Instructions to follow> Quote the whole listing verbatim.

Information provided>
══════
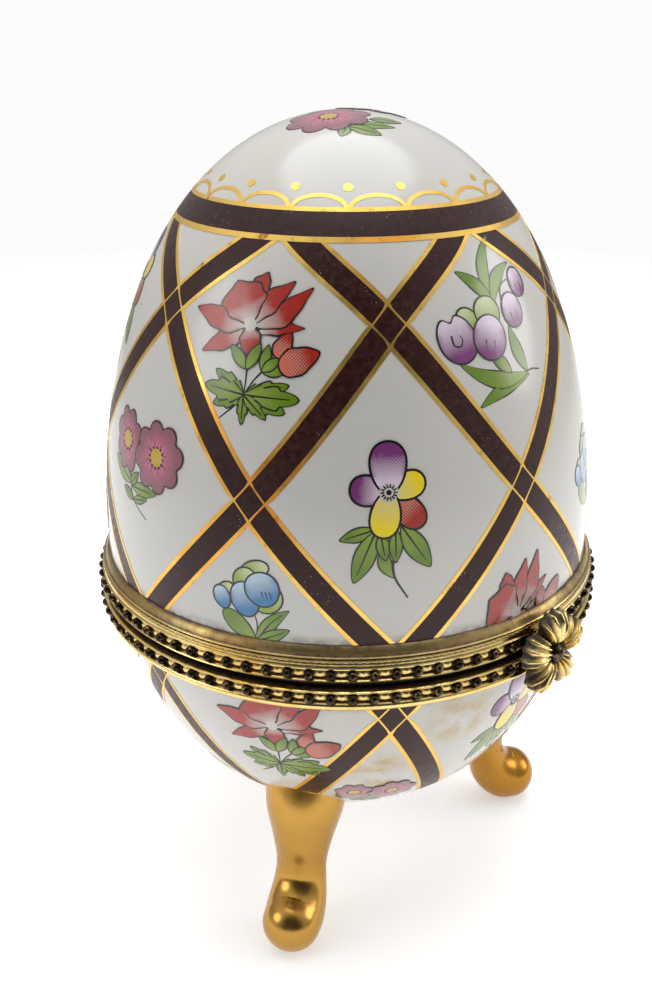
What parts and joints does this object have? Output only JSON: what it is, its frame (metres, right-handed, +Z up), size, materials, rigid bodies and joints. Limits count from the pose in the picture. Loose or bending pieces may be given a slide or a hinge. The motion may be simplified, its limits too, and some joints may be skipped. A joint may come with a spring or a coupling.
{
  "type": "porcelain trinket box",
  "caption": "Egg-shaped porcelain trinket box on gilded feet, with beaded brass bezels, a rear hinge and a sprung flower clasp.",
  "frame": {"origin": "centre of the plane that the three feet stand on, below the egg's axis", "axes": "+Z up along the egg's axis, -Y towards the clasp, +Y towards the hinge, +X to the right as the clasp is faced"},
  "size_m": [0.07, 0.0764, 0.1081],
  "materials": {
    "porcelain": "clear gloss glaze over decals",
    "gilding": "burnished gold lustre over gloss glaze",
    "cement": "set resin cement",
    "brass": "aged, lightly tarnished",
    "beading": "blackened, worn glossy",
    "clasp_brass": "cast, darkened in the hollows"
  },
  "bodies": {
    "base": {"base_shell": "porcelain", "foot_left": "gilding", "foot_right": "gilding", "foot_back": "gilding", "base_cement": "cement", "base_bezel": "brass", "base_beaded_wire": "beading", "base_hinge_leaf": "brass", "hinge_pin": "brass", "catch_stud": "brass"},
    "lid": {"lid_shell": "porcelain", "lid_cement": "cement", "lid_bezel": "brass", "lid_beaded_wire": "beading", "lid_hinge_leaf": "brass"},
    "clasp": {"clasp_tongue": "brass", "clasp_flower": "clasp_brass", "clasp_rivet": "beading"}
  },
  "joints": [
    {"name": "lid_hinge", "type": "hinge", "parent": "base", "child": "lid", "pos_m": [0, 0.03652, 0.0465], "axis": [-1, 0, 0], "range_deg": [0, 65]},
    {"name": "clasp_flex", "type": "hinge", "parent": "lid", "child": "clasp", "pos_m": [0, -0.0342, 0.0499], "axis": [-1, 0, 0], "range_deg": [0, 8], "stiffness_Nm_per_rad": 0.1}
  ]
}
══════
Finished answer>
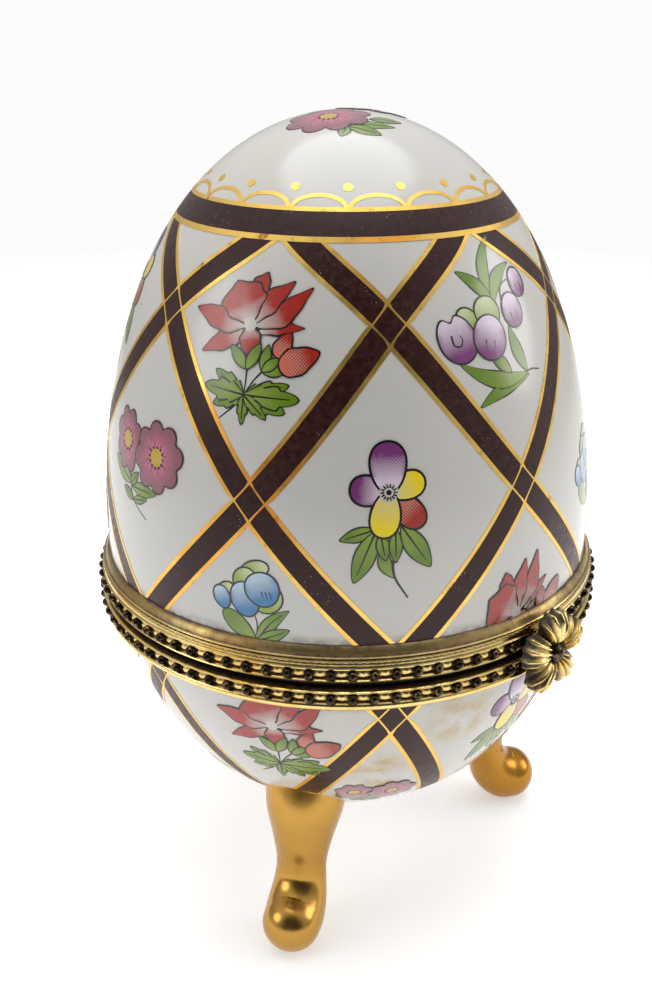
What parts and joints does this object have? Output only JSON: what it is, its frame (metres, right-handed, +Z up), size, materials, rigid bodies and joints. Limits count from the pose in the picture. Loose or bending pieces may be given a slide or a hinge. The motion may be simplified, its limits too, and some joints may be skipped. A joint may come with a spring or a coupling.
{
  "type": "porcelain trinket box",
  "caption": "Egg-shaped porcelain trinket box on gilded feet, with beaded brass bezels, a rear hinge and a sprung flower clasp.",
  "frame": {"origin": "centre of the plane that the three feet stand on, below the egg's axis", "axes": "+Z up along the egg's axis, -Y towards the clasp, +Y towards the hinge, +X to the right as the clasp is faced"},
  "size_m": [0.07, 0.0764, 0.1081],
  "materials": {
    "porcelain": "clear gloss glaze over decals",
    "gilding": "burnished gold lustre over gloss glaze",
    "cement": "set resin cement",
    "brass": "aged, lightly tarnished",
    "beading": "blackened, worn glossy",
    "clasp_brass": "cast, darkened in the hollows"
  },
  "bodies": {
    "base": {"base_shell": "porcelain", "foot_left": "gilding", "foot_right": "gilding", "foot_back": "gilding", "base_cement": "cement", "base_bezel": "brass", "base_beaded_wire": "beading", "base_hinge_leaf": "brass", "hinge_pin": "brass", "catch_stud": "brass"},
    "lid": {"lid_shell": "porcelain", "lid_cement": "cement", "lid_bezel": "brass", "lid_beaded_wire": "beading", "lid_hinge_leaf": "brass"},
    "clasp": {"clasp_tongue": "brass", "clasp_flower": "clasp_brass", "clasp_rivet": "beading"}
  },
  "joints": [
    {"name": "lid_hinge", "type": "hinge", "parent": "base", "child": "lid", "pos_m": [0, 0.03652, 0.0465], "axis": [-1, 0, 0], "range_deg": [0, 65]},
    {"name": "clasp_flex", "type": "hinge", "parent": "lid", "child": "clasp", "pos_m": [0, -0.0342, 0.0499], "axis": [-1, 0, 0], "range_deg": [0, 8], "stiffness_Nm_per_rad": 0.1}
  ]
}